Look at me, calling him Cory as if we knew one another on a first name basis! 

Mr Monteith lived a life of duplicity and it eventually caught up with him. How damn sad. The Google images attached to the search “RIP CORY MONTEITH” have cliché’d slogans attached to them, like “You saved our life, but we couldn’t save yours,” and sad scenes from the break up between Finn and Rachel, with finality notes attached to them. It’s quite macabre. But I guess, his fans, people who feel they know him, need to express their loss. I haven’t gone that far. But then, there is this blog. Ironically, my friend who od’d did save my life. Maybe I should make some kind of tribute picture for him? Is this what we’re doing now?

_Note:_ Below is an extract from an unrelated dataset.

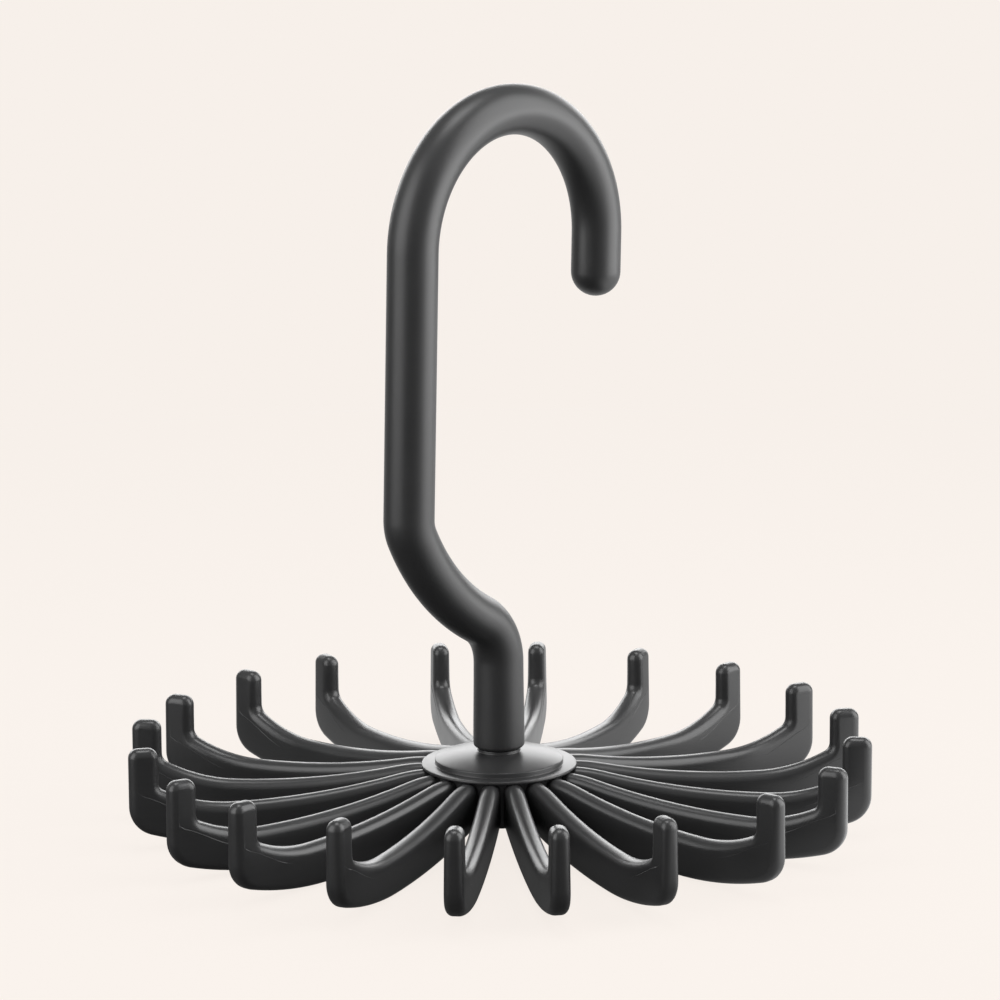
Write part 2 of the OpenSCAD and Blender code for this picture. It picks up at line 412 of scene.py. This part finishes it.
class HookSizes(bpy.types.PropertyGroup):
    rod: length("Rod", "Diameter of the bent rod", 9.7)
    top: length("Top bend", "Radius of the top bend, to the rod's middle", 25.6)
    tip_turn: angle("Tip turn", "How far the top bend turns past level", 1.8)
    tip: length("Tip", "Length of the straight tip", 7.6)
    leg: length("Leg", "Length of the straight leg", 50.4)
    leg_lean: angle("Leg lean", "Lean of the leg", 1.9)
    knee: length("Knee", "Radius of the bend below the leg", 7.9)
    sweep_slope: angle("Sweep slope", "Slope where the knee runs into the sweep", 26.4)
    sweep: length("Sweep", "Radius of the long sweep", 44)
    neck_slope: angle("Neck slope", "Slope where the sweep runs into the neck", 60.5)
    neck_straight: length("Neck straight", "Straight between the sweep and the neck", 0.4)
    neck: length("Neck", "Radius of the neck bend", 10.8)
    stem: length("Stem", "Length of the upright stem", 17)
    foot: length("Foot", "Diameter of the stem at its foot", 10)
    foot_round: length("Foot rounding", "Rounding of the foot's edge", 0.8)
    foot_height: length("Foot height", "Height of the foot above the plane that the arms stand on", 16.22)
    spigot: length("Spigot", "Diameter of the spigot", 7)
    barb: length("Barb", "How far the barbs reach past the spigot", 0.6)
    head: length("Head", "Height of the barbed head", 3.6)
    shoulder: length("Shoulder", "Height of the barbs' shoulder", 7.83)
    slot: length("Slot", "Width of the slot in the spigot", 1.6)
    slot_rise: length("Slot rise", "Length of the slot above the shoulder", 4.5)
    shade: colour("Shade", "Main colour of the hook's plastic", (0.018, 0.018, 0.0185, 1.0))
    bloom: colour("Bloom", "Colour of the paler clouds in it", (0.026, 0.026, 0.0265, 1.0))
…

I wonder, had he lived, if Cory would ever have been open about his illness, the addiction, I mean. I wonder if he would have married Lea Michele or moved on at a later stage to someone else. Perhaps even another Glee co-star? I wonder if his new movie, (McCanick,) is going to be a hit or a miss, and whether the fact that he died of a heroin overdose after acting in a film as a ex-heroin addict is going to help sell tickets at box office. I wonder if he would have been more honest about who he was, how he felt and where he wanted to be in the world, had he survived.

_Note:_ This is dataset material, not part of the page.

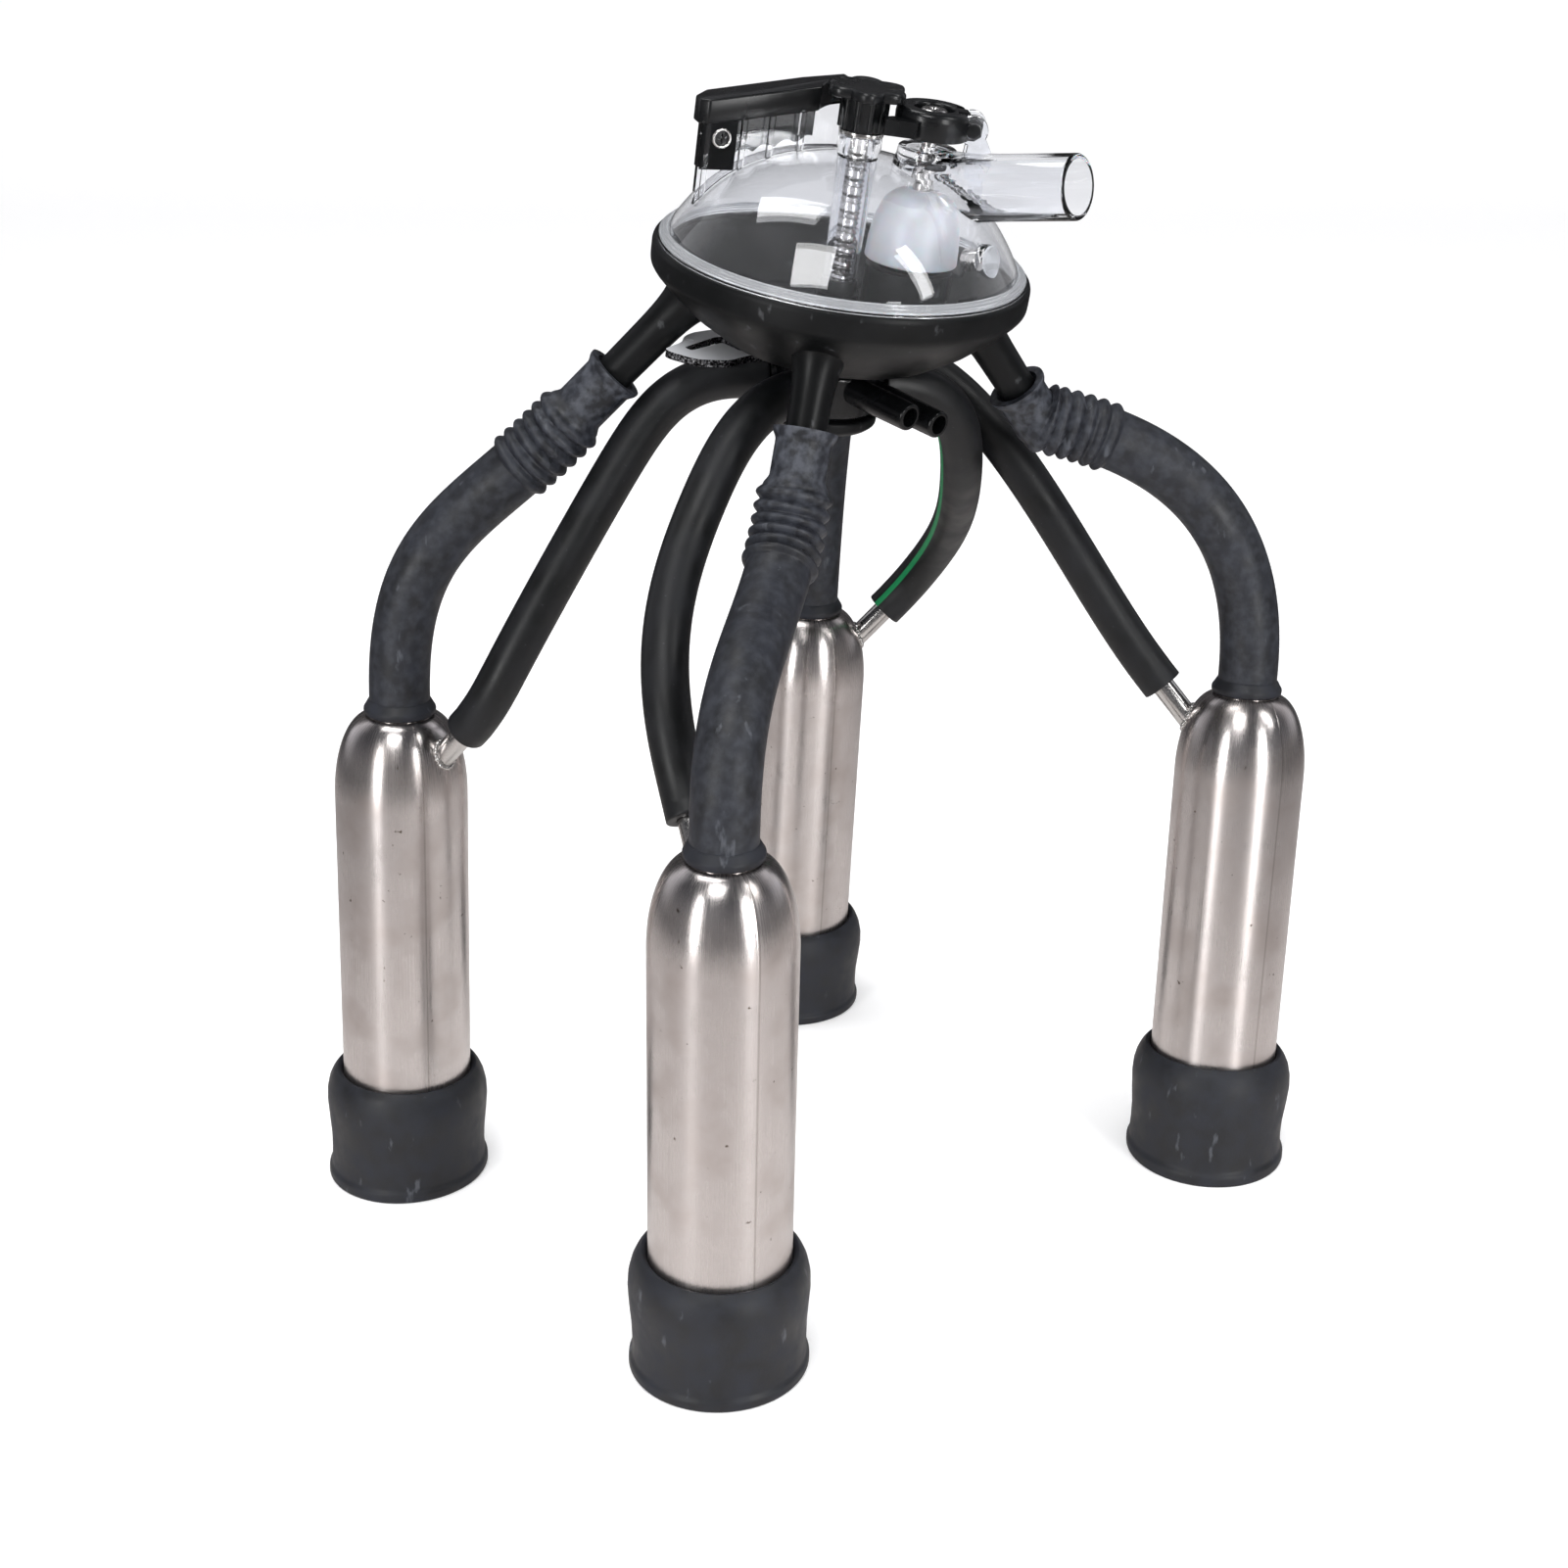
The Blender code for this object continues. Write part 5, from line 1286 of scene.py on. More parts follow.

His professional acting aside, I wonder, if one has started living a life of such duplicity, such apparent duality, you can ever become a straight shooter again. And I don’t mean that he could never be clean, (because I have seen addicts healed,) just of personality that is always a little more guarded and somewhat misleading. Surely a leopard stays a leopard?

As a person who is often accused of over-investing in relationships and over-sharing personal information, it would be very hard for me to change my spots. But maybe people who like to play their cards closer to their chest, find my manner of approach a bit brazen. Who knows?

I'm going to miss Cory Monteith. I hear the writers of the show have decided to leave the question of Finn Hudson’s death up to the audience, but they will let him ‘die’ in Glee too. There is going to be a special tribute episode to him. I know I will bawl for the entire forty minutes or so. My heart, (and thousands of others,) will ache as if I/we knew him, as if he were real, as if he were my/our friend; when in fact, I didn’t know him at all.

It’s the first time, since Freddy Mercury, River Pheonix and Kurt Cobain died, that I actually feel sad about a celebrity death. Like it really is a waste. Had my friend died on the night he od’d, I would probably still be in mourning, over a decade later. Part of the mourning would be from the absolute shock of discovering his secret dependence. Part of it also smarting from a friendship based on a lie. But the largest part, would be the sadness at the future lost.

And I think that is what resonates with me about Mr Monteith. It’s all the ‘what ifs?’ and the ‘could of’s’ because he was so young, at only thirty one years old. But also because he seemed so genuine. A photograph of him as a ‘Basketball Diaries’ type of character – wasted and dirty and lost - is yet to emerge; a seedy secret about him is yet to be exploited. From what we know, he just seemed so, well, so great.

I guess my point is, unless someone is willing to share with you their true self, how well will you ever really know them? Finding out that someone you admired/cared about/loved has lied to you, well that just sucks. As a fan, a serious Gleek, there’s a huge part of me that is so cross with Mr Monteith for letting it come to this end that I would just smack him if I could. But then the part of me that’s so sad at losing him speaks up and says, ‘Be still, heart, your friend is no more.’ And as lame as it sounds, I have to say, with an honest sigh, along with all other Gleeks out there: Goodbye, Cory.